The most-asked question in kitchen sharpening, and the most-mangled answer. The right angle for your kitchen knife depends on what kind of knife it is, what hardness it’s heat-treated to, and what you actually cut with it. Here’s the working framework — with specific numbers — and how to find the angle if you don’t know it.
This is one of the deeper-dive pieces under our Edge Geometry pillar.
The quick answer
- Western kitchen knives (Wüsthof, Henckels, generic stainless): 17–20° per side.
- “Hybrid” knives (Shun, Miyabi, MAC, Western-shape but harder steel): 15–17° per side.
- Japanese kitchen knives (gyuto, santoku, nakiri at HRC 61+): 12–15° per side.
- Single-bevel Japanese knives (yanagiba, deba, usuba): 10–12° on the bevel side, flat on the back.
- Boning and fillet knives: 15–17° per side, slightly steeper than your gyuto.

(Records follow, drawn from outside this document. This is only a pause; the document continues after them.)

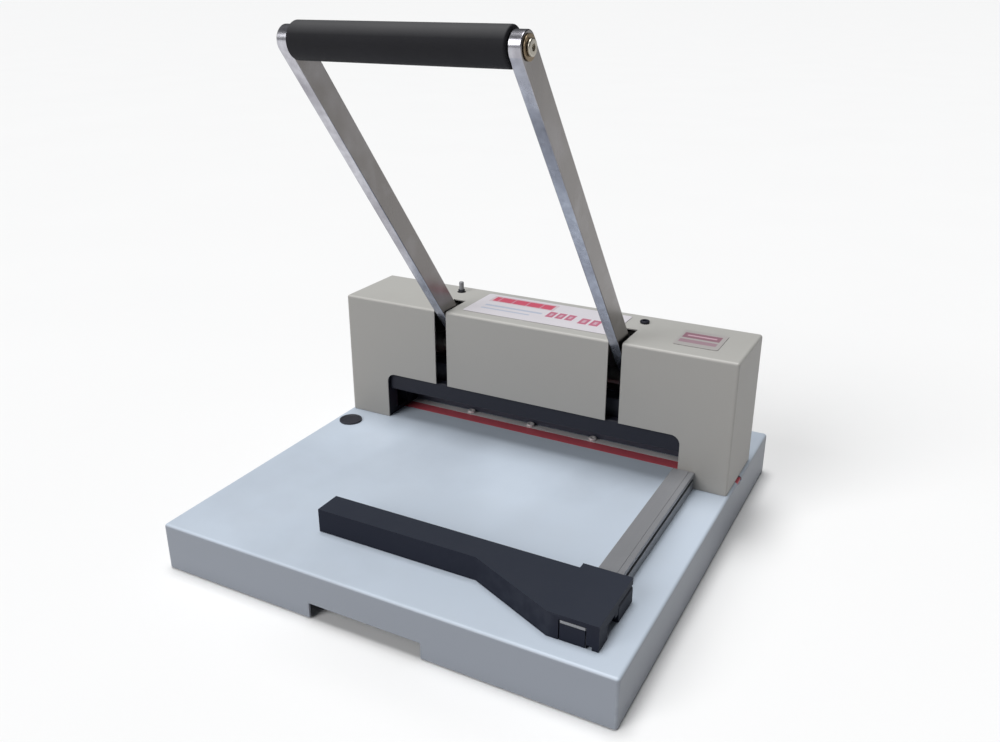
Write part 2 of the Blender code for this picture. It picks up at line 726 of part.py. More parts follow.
def make_clamp_springs(pivot):
    """Each spring is a coil between the clamp bar's top and the beam's lug."""
    middle = (CLAMP[0] + CLAMP[1]) / 2
    low = CLAMP[3] + GAP + SPRING_WIRE
    high = LUG_BOTTOM - GAP - SPRING_WIRE
    steps = SPRING_TURNS * 10
    for word, side in both_sides():
        coil = bpy.data.curves.new("coil", "CURVE")
        coil.dimensions = "3D"
        coil.bevel_depth = SPRING_WIRE
        coil.bevel_resolution = 1
        coil.use_fill_caps = True
        spline = coil.splines.new("POLY")
        spline.points.add(steps)
        for step, point in enumerate(spline.points):
            angle = 2 * math.pi * step / 10
            x, y = SPRING_RADIUS * math.cos(angle), SPRING_RADIUS * math.sin(angle)
            point.co = (x, y, low + (high - low) * step / steps, 1)
        wound = bpy.data.objects.new("coil", coil)
        wound.location = place(side * CLAMP_PIN_X, middle, 0)
        PARTS.objects.link(wound)
        as_part(solid_from_curve(wound), f"clamp_spring_{word}", "zinc_steel", pivot)


# ------------------------------------------------------------------ rail and paper stop
def make_side_rail():
    """An extrusion with an undercut groove along the upper part of its right side."""
    left, right, low, top = RAIL_LEFT, RAIL_RIGHT, TABLE_TOP + GAP, RAIL_TOP
    mouth_low, mouth_high, lip = 0.0545, 0.0585, 0.0022
    outline = [
        (left, low),
        (right, low),
        (right, mouth_low),
        (right - lip, mouth_low),
        (right - lip, mouth_low - 0.0015),
        (right - 0.006, mouth_low - 0.0015),
        (right - 0.006, mouth_high + 0.0015),
        (right - lip, mouth_high + 0.0015),
        (right - lip, mouth_high),
        (right, mouth_high),
        (right, top),
        (left, top),
    ]
    as_part(plate(outline, "XZ", RAIL_FRONT, RAIL_BACK), "side_rail", "aluminium")
    cap_back, cap_inset = RAIL_FRONT - GAP, 0.0004
    cap_start, cap_end = left + cap_inset, right - cap_inset
    cap = box((cap_start, cap_back - 0.0012, low), (cap_end, cap_back, top - 0.003))
    as_part(cap, "rail_end_cap", "slate_plastic")


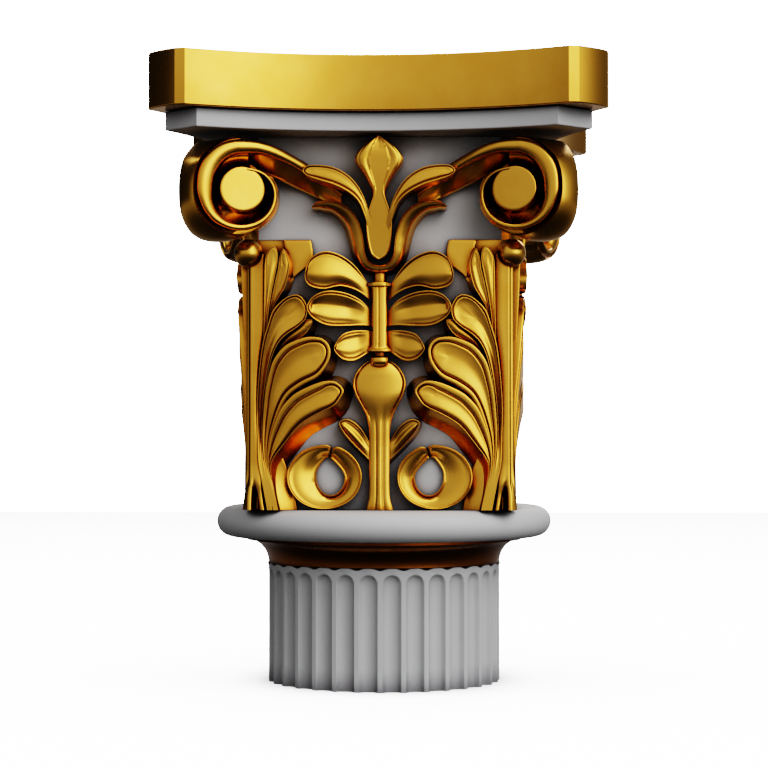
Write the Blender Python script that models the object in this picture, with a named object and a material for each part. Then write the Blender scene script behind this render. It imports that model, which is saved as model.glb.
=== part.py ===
# Column capital with acanthus leaves and corner volutes, on the top of its fluted shaft
# Metres, +Z up, the underside of the shaft on z = 0 and the column's axis on z
import math

import bmesh
import bpy
from mathutils import Matrix, Vector

# Clearance between pieces that touch
GAP = 0.0003

# Fluted shaft, cut off flat below
SHAFT_RADIUS = 0.1175
SHAFT_LENGTH = 0.120
FLUTES = 32
FLUTE_DEPTH = 0.0055
FLUTE_LAND = 0.0065
FLUTE_HEAD_DROP = 0.007
FLUTE_HEAD_RISE = 0.009

# Turned cove under the ring
COVE_HEIGHT = 0.026
COVE_TOP_RADIUS = 0.1395
COVE_LIP = 0.003
COVE_FACETS = 32
COVE_STEPS = 3

# Ring with a round edge, which carries the bell
RING_RADIUS = 0.170
RING_HEIGHT = 0.030
RING_FACETS = 32
RING_STEPS = 5

# Bell, square in plan
BELL_HALF = 0.1175
BELL_HEIGHT = 0.360

# Abacus: a gold slab on a grey bed, four hollow sides and cut corners
SLAB_HEIGHT = 0.053
SLAB_HALF = 0.220
SLAB_CORNER_CUT = 0.0455
SLAB_HOLLOW = 0.0495
SLAB_BEVEL = 0.004
SLAB_CORNER_BEVEL = 0.0055
BED_HEIGHT = 0.018
BED_INSET = 0.0155
SIDE_STEPS = 7

# Volutes at the four corners
VOLUTE_RADIUS = 0.0505
VOLUTE_TOP_GAP = 0.002
VOLUTE_EYE_OUT = 0.0105
VOLUTE_FACE_OUT = 0.056
VOLUTE_FACE_TURN = math.radians(19.0)
VOLUTE_NOSE = 0.006
VOLUTE_EYE_RADIUS = 0.0208
VOLUTE_EYE_DROP = 0.003
VOLUTE_REACH_OUT = 0.037
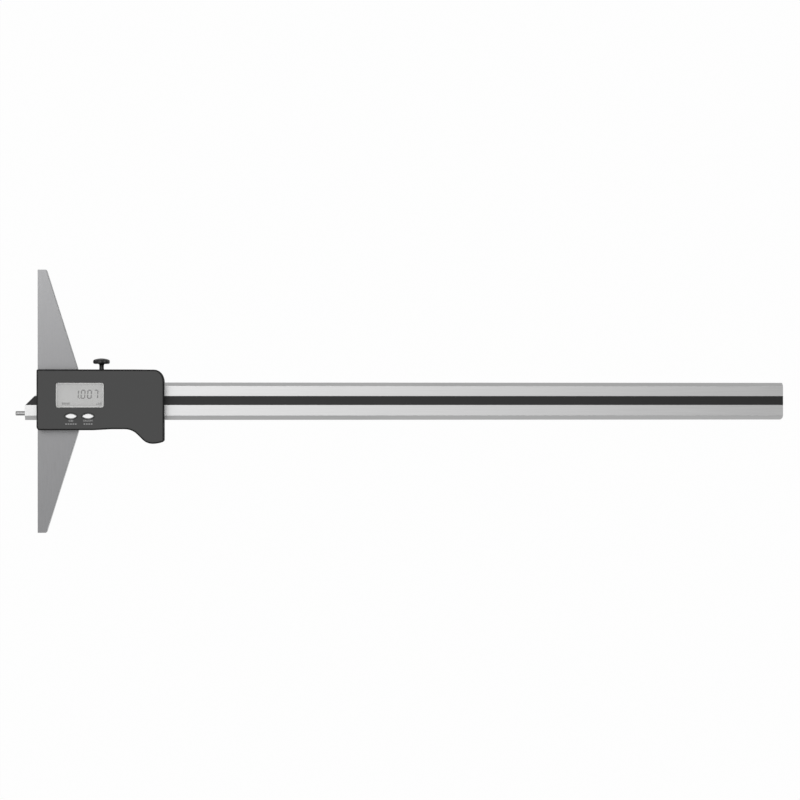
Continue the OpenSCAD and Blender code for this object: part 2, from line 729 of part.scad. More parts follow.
// A button: oval cap, rim behind the front wall and a stem over its dome
module button(x) translate([x, -button_drop, 0]) {
    rim_front = inner_front - 0.1;
    along_z(rim_front - 0.1, front + button_stand) polygon(button_outline(0));
    along_z(rim_front - 0.6, rim_front) polygon(button_outline(0.5));
    post([0, 0], board_front + dome_height + button_lift, rim_front - 0.5, 1.8);
}

// Left button
module set_button() color("white") button(button_x[0]);

// Right button
module mode_button() color("white") button(button_x[1]);

// Brass pad that the lock screw presses on the beam's upper edge
module lock_pad() color("goldenrod")
    along_y(lock_x, pad_start) {
        cylinder(h = 0.5, d1 = pad_d - 1, d2 = pad_d);
        translate([0, 0, 0.5]) cylinder(h = pad_end - pad_start - 0.5, d = pad_d);
    }

// Lock screw: thread in the rail, plain stem with a shoulder, and a domed head with finger hollows
module lock_screw() color("#202020") {
    r = lock_head_d / 2;
    hollow_d = 0.4 * lock_head_d;
    shoulder = [case_top + 0.3, case_top + 1.1];
    rod_y(lock_x, pad_end + 0.02, head_start + 1, lock_stem);
    along_y(lock_x, shoulder[0])
        cylinder(h = shoulder[1] - shoulder[0], d1 = lock_shoulder_d, d2 = lock_stem);
    difference() {
        along_y(lock_x, head_start) rotate_extrude() polygon(lock_profile(r));
        for (i = [0:lock_hollows - 1])
            translate([lock_x, 0, 0]) rotate([0, 360 * (i + 0.5) / lock_hollows, 0])
                rod_y(r + hollow_d / 4, head_start - 0.1, head_start + lock_head_height, hollow_d);
    }
}

// Half profile of the lock screw's head: fillet, flat underside, round rim and a dome tangent to it
function lock_profile(r) =
    let (a = r - lock_rim,
         rise = lock_head_height - 2 * lock_rim,
         dome = (lock_head_height * rise - a * a) / (2 * rise),
         join = atan2(lock_rim - dome, a))
    concat(
        [[0, -lock_fillet]],
        arc([lock_stem / 2 + lock_fillet, -lock_fillet], lock_fillet, 180, 90, 4),
        arc([a, lock_rim], lock_rim, 270, 360 + join, 7),
        arc([0, dome], lock_head_height - dome, join + (90 - join) / 3, 90, 2));

// Battery tray: an open ring around the cell, with a cap that closes the slot
module battery_tray() color("#404040") difference() {
    union() {
        block([tray_x[0], tray_x[1] + wall / 2], [-tray_half, tray_half],
            [tray_bottom, tray_top]);
        along_z(slot_z[0] + tray_gap, slot_z[1] - tray_gap) intersection() {
            polygon(case_outline(0));
            translate([case_right - wall, -tray_cap_half]) square([wall, 2 * tray_cap_half]);
        }
    }
    post([cell_x, 0], tray_bottom + tray_floor, tray_top + 1, cell_d + 0.2);
    post([cell_x, 0], tray_bottom - 1, tray_top, cell_d - 3);
    block([case_right - 0.5, case_right + 1], [-4, 4],
        [(tray_top + tray_bottom) / 2 - 0.6, (tray_top + tray_bottom) / 2 + 0.6]);
}

// Coin cell: a can with a smaller lid at its back
module battery() color("lightsteelblue") {
    z = tray_bottom + tray_floor;
    post([cell_x, 0], z, z + 0.5, cell_d - 2.4);
    post([cell_x, 0], z + 0.5, z + cell_height, cell_d);
}

base();
slider_frame();
base_screws();
gib();
gib_screws();
housing();
rear_cover();
case_screws();
window_pane();
lcd_panel();
lcd_holder();
zebra_strips();
circuit_board();
board_screws();
microchip();
crystal();
button_domes();
battery_contacts();
beam();
scale_strip();
measuring_pin();
stop_screws();
set_button();
mode_button();
lock_pad();
lock_screw();
battery_tray();
battery();
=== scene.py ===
# %% [markdown]
# # Dressing a digital depth gauge
#
# The gauge is a long steel beam that slides through a display unit on a wide measuring base. Its
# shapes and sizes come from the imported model. This script gives them rounded edges, real
# finishes, a readable display and soft studio light, one small step at a time.

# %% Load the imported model
import json
import math

import bmesh
import bpy
from mathutils import Matrix, Vector


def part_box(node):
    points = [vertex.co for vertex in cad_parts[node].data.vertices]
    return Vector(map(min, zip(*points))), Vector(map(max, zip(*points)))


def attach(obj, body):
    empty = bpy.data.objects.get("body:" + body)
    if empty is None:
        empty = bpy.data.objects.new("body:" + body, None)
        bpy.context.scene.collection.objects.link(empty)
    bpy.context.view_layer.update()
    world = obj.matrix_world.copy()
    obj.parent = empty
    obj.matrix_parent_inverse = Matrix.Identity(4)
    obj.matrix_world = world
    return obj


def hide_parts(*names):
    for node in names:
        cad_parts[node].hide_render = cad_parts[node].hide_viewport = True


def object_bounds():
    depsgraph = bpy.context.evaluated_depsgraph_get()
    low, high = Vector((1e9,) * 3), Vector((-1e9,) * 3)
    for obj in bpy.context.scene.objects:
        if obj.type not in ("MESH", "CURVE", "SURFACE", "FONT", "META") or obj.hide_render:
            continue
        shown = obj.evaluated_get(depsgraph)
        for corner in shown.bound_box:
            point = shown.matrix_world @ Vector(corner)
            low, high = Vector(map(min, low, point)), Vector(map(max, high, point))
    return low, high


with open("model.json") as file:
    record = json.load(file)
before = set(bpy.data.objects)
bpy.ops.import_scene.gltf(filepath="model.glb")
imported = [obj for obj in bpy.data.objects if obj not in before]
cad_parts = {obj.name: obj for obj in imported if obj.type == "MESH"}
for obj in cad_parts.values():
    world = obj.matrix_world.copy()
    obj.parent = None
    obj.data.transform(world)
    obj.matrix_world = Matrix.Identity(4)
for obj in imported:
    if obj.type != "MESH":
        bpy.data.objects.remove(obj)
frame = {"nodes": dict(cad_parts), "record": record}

MM = 0.001                                   # lengths are kept in metres and written as mm * MM
MERGE = 0.001 * MM                           # points closer than this are one point
nodes = frame["nodes"]
cad_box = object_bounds()
print("nodes:", len(nodes), " size in mm:", [round(v / MM, 1) for v in cad_box[1] - cad_box[0]])

# %% [markdown]
# ## Camera
#
# The photograph looks square at the display from more than a metre away, a little from the
# left. A long lens that far away keeps the base's two arms the same length.

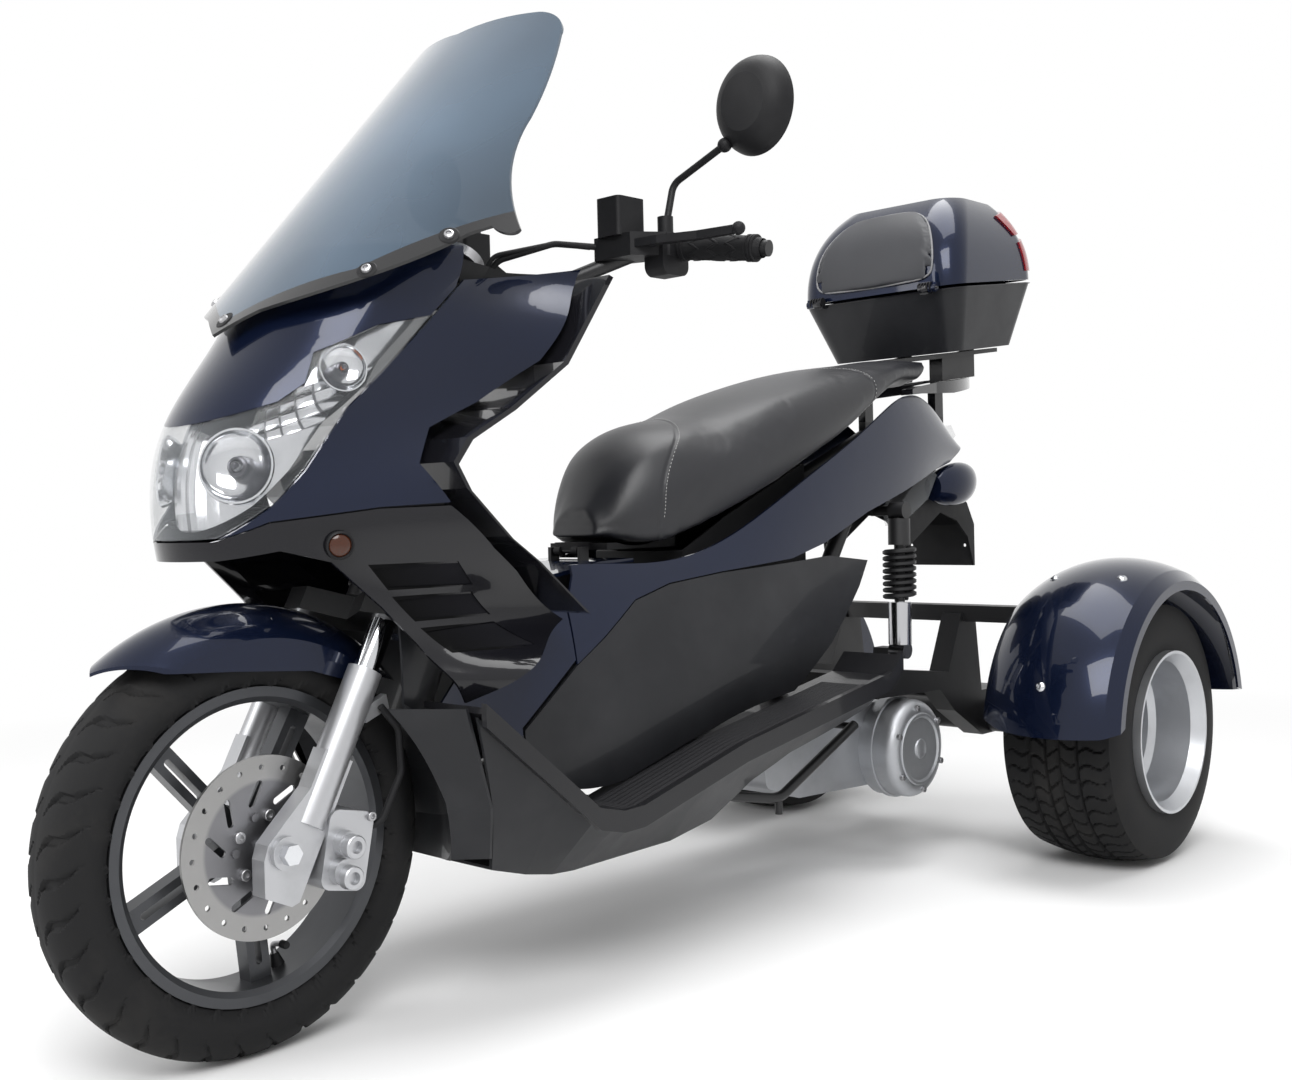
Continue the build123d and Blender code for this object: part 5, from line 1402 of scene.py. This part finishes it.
DETAILS: list = [
    Tyre("front_tyre", "front_wheel", FRONT_AXLE, front_section(), 640, front_tread, 0.0045, 50.0),
    *(Tyre(f"rear_tyre_{word}", f"rear_wheel_{word}", REAR_AXLE + Vector((0, y, 0)), rear_section(), 480, rear_tread,
           0.006, 93.0) for word, y in (("left", HALF_TRACK), ("right", -HALF_TRACK))),
    Pad("seat_cushion", "seat_cover", "seat", 0.004, 0.0065, 0.005, 0.9, (front_seam, rear_seam), 0.003,
        6, Finish.SEAT, lambda p: p.z < 0.62 and p.x > 0.1),
    Pad("case_pad", "case_pad_cover", "trunk_lid", -0.0012, 0.003, 0.002, 0.8, (), 0.0, 1, Finish.CASE_PAD),
    Stitches("seat_stitches_front", front_seam, 0.13),
    Stitches("seat_stitches_rear", rear_seam, -0.37),
    Screws("fender_screws", ("rear_fender_left", "rear_fender_right"), "frame", "bright_steel", Finish.CHROME, 0.0085,
           [(Vector((-0.663, 0.330, 0.70)), Vector((0, 0, -1))), (Vector((-0.652, 0.458, 0.70)), Vector((0, 0, -1))),
            (Vector((-0.3, 0.392, 0.338)), Vector((-1, 0, 0))), (Vector((-0.893, 0.330, 0.70)), Vector((0, 0, -1))),
            (Vector((-0.893, 0.458, 0.70)), Vector((0, 0, -1)))]),
    Screws("screen_screws", ("windshield",), "frame", "chrome", Finish.STEEL, 0.0095,
           SCREEN_SPOTS, Head.WASHERED),
    Screws("screen_washers", ("windshield",), "frame", "rubber", Finish.BLACK_PLASTIC, 0.0128,
           SCREEN_SPOTS, Head.FLAT),
    Screws("disc_bolts", ("front_disc",), "front_wheel", "bright_steel", Finish.STEEL, 0.007,
           [(FRONT_AXLE + Vector((math.cos(t) * 0.039, 0.2, math.sin(t) * 0.039)), Vector((0, -1, 0)))
            for t in (math.radians(28 + 72 * k) for k in range(5))], Head.CAP, False),
    Screws("caliper_bolts", ("front_caliper",), "steering", "fork_silver", Finish.STEEL, 0.006,
           [(Vector((0.688, 0.3, 0.282)), Vector((0, -1, 0))), (Vector((0.70, 0.3, 0.196)), Vector((0, -1, 0)))],
           Head.CAP, False),
    Screws("caliper_caps", ("front_caliper",), "steering", "fork_silver", Finish.FORK, 0.0145,
           [(Vector((0.7289, 0.3, 0.2545)), Vector((0, -1, 0))), (Vector((0.7335, 0.3, 0.218)), Vector((0, -1, 0)))],
           Head.CAP, False),
    Lamp("low_beam", Vector((0.8357, 0.0697, 0.7096)), 0.042),
    Lamp("turn_lamp", Vector((0.722, 0.116, 0.826)), 0.028, Finish.AMBER),
    CowlSeam(),
    CasePiping(),
    CaseRim(),
    SideReflectors(),
    Valve(),
    GripRibs(),
    EngineCover(),
    CaseTrim(),
    Instruments(),
]


def main() -> None:
    """Builds the trike's dress in order."""
    logging.basicConfig(level=logging.INFO, format="%(message)s")
    Studio().build()
    for finish, nodes in DRESS.items():
        for node in nodes:
            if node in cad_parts:
                dress(node, finish)
    for maker in DETAILS:
        maker.build()


if __name__ == "__main__":
    main()
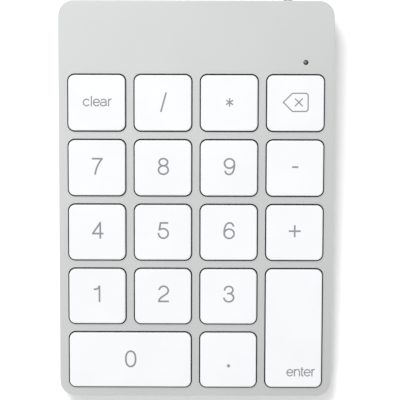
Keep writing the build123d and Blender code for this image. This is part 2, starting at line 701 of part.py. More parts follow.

- Cleavers (Western chopping cleaver, not Chinese vegetable cleaver): 22–25° per side.
“Per side” matters: a 15° per-side edge is a 30° included angle. American and most knife-maker conventions are per side. Some European and engineering sources use the included angle. We always specify.
Why getting the angle right matters
The wrong angle has predictable failure modes:
- Too steep (the angle is too high a number — 22° on a Japanese knife, say): The edge feels dull even when freshly sharpened. The blade wedges in dense vegetables. The shoulder of the bevel hits the food before the apex does. Cuts feel like work.
- Too shallow (the angle is too low — 12° on a soft Western knife): The apex rolls almost immediately. Within a few cuts the edge feels dull, but honing brings it right back. The steel can’t support the geometry.
- Inconsistent angle along the blade: The knife cuts well at the heel and poorly at the tip, or vice versa. Almost always a sign of inconsistent technique at the stone, not steel choice.